The short-lived rebellion, which saw Wagner fighters seize a major Russian city before heading north towards Moscow in a column of military vehicles, was a response to government plans to take direct control of Wagner, Prigozhin claimed in an 11-minute long audio statement published on Telegram on Monday.

In June, Russia said “volunteer formations” would be asked to sign Ministry of Defence contracts in a move widely seen as a threat to Prigozhin’s grip on Wagner.

The mercenary chief said his rebellion was also a protest over mistakes made by defence officials during the war with Ukraine.

It was Prigozhin’s first public comments since agreeing a deal to halt the rebellion, which reportedly includes him going to Belarus with all criminal charges against him dropped – though Russian state media – citing officials – reported that he remains under investigation.

He said that he brought an end to the mutiny to stop “spilling the blood of Russian soldiers”, adding that some Russian civilians had been disappointed their march had stopped.

In his own brief address to the Russian people, Mr Putin said organisers of the march on Moscow would be “brought to justice”.

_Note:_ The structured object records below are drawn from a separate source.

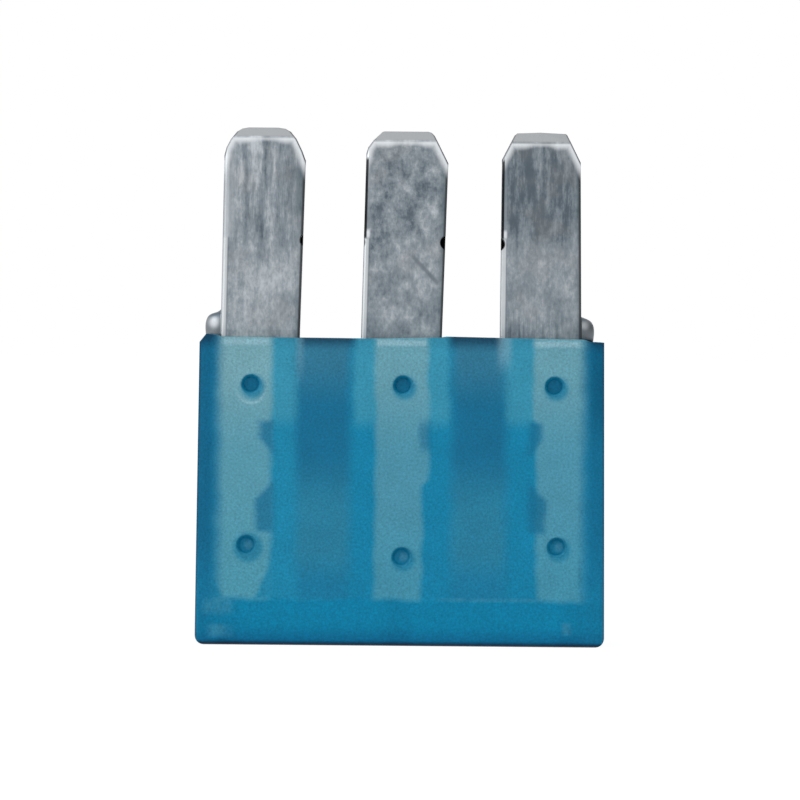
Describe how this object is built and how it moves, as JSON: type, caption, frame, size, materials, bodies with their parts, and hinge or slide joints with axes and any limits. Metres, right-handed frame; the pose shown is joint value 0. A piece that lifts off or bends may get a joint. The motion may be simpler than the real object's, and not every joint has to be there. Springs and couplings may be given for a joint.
{
  "type": "three-blade automotive micro blade fuse",
  "caption": "Flat translucent blue fuse housing with silvery stamped blades standing up from its mouth and fusible links between the bars inside.",
  "frame": {"origin": "middle of the flat end face of the housing's head, on which the fuse stands", "axes": "+Z along the blades from the head to their tips, +X across the row of blades, -Y out of the front face, +Y through the thickness"},
  "size_m": [0.0144, 0.0042, 0.0181],
  "materials": {
    "blue_polyamide": "satin",
    "bright_zinc": "satin"
  },
  "bodies": {
    "root": {"housing": "blue_polyamide", "fuse_element": "bright_zinc"}
  },
  "joints": []
}
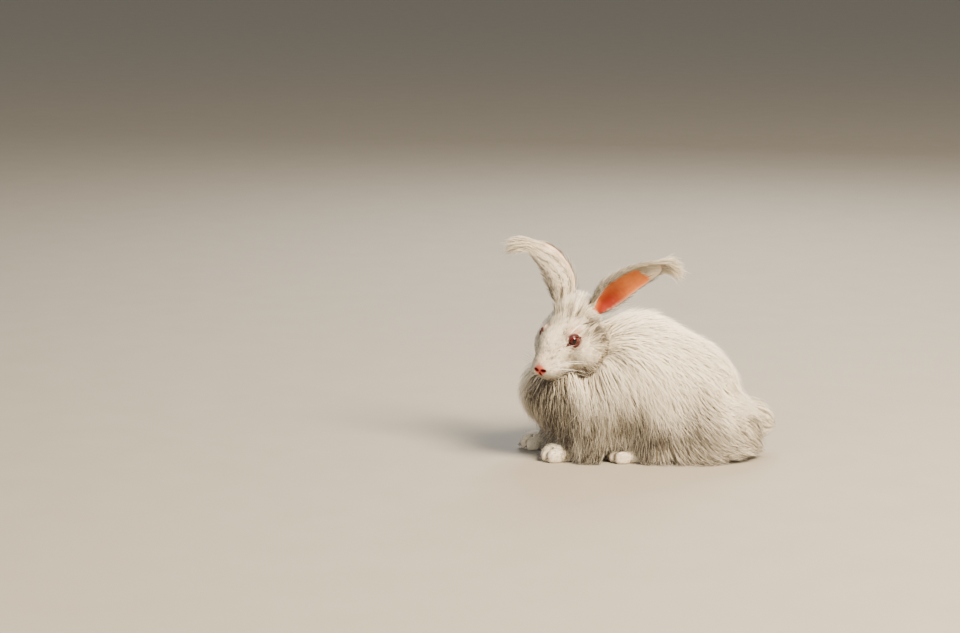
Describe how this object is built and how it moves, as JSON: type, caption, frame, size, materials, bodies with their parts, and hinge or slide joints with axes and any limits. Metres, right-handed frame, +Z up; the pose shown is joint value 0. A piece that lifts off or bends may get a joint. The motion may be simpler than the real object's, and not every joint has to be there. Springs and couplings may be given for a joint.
{
  "type": "angora rabbit",
  "caption": "Life-size angora rabbit in long white wool, crouching with its head turned to its left and its tufted ears raised.",
  "frame": {"origin": "centre of the outline in plan, on the floor under the rabbit", "axes": "+X from chest to tail, +Y to the rabbit's right side, +Z up"},
  "size_m": [0.3562, 0.1746, 0.2993],
  "materials": {
    "wool": "soft long wool",
    "fur": "short soft fur",
    "ear_skin": "thin skin with down",
    "eye": "wet gloss"
  },
  "bodies": {
    "root": {"head": "fur", "eye_left": "eye", "eye_right": "eye", "ear_left": "ear_skin", "ear_right": "ear_skin", "neck": "wool", "torso": "wool", "tail": "wool", "foreleg_left": "fur", "foreleg_right": "fur", "hindleg_left": "fur", "hindleg_right": "fur"}
  },
  "joints": []
}
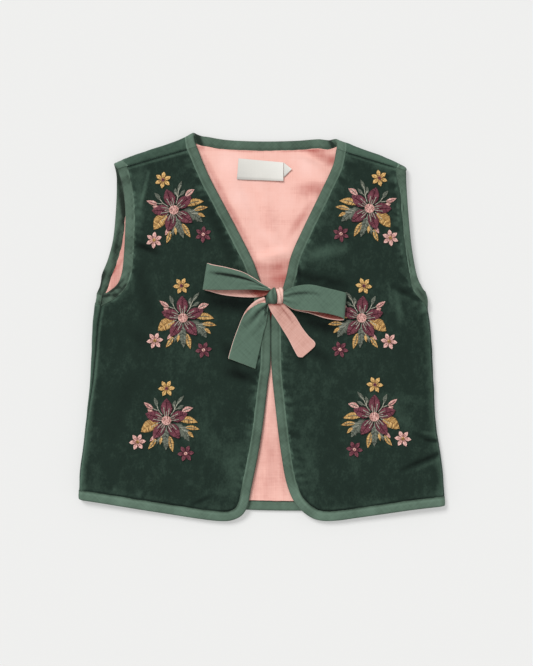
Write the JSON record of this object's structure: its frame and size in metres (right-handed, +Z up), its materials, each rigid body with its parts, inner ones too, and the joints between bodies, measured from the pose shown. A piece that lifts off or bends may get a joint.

But he said he would keep his promise to allow Wagner troops who did not “turn to fratricidal blood” to leave for Belarus.

“I thank those soldiers and commanders of the Wagner Group who made the only right decision – they did not turn to fratricidal bloodshed, they stopped at the last line,” he said.

“Today, you have the opportunity to continue your service for Russia by signing a contract with the [Ministry of Defence] or other military and law enforcement structures, or to go back to your family and close ones.

“Those who want can leave for Belarus. The promise that I gave, will be fulfilled.”

Mr Putin said “steps were taken to avoid a lot of bloodshed” at the very beginning of the mutiny, and that its organisers “realised their actions were criminal”.

He praised the unity of Russian society and thanked the Belarusian leader Alexsander Lukashenko, who is said to have brokered the deal to end the mutiny, for his efforts to resolve the situation peacefully.

Yevgeny Prigozhin
Image caption,Yevgeny Prigozhin

Last week’s rebellion followed months of growing tensions between Wagner and Russia’s military leadership.

Infighting came to a head on Friday night when Wagner mercenaries crossed the border from their field camps in Ukraine and entered the southern city of Rostov-on-Don – where Russia’s war is being directed from.

They then reportedly took over the regional military command while a column of military vehicles moved north towards Moscow.

Prigozhin also claimed his “march of justice” revealed “serious problems with security all around the country”.

He acknowledged that the march had resulted in the death of some Russian troops when Wagner mercenaries shot down attacking helicopters.

But he added that “not a single soldier was killed on the ground”.

“We are sorry that we had to strike the aircraft, but they were striking us with bombs and missiles,” he said.

The mercenary boss did not reveal his location during his Telegram message, but did mention the role Mr Lukashenko played in brokering the arrangement.

He said Mr Lukashenko had offered Wagner a way to maintain its “legal jurisdiction”.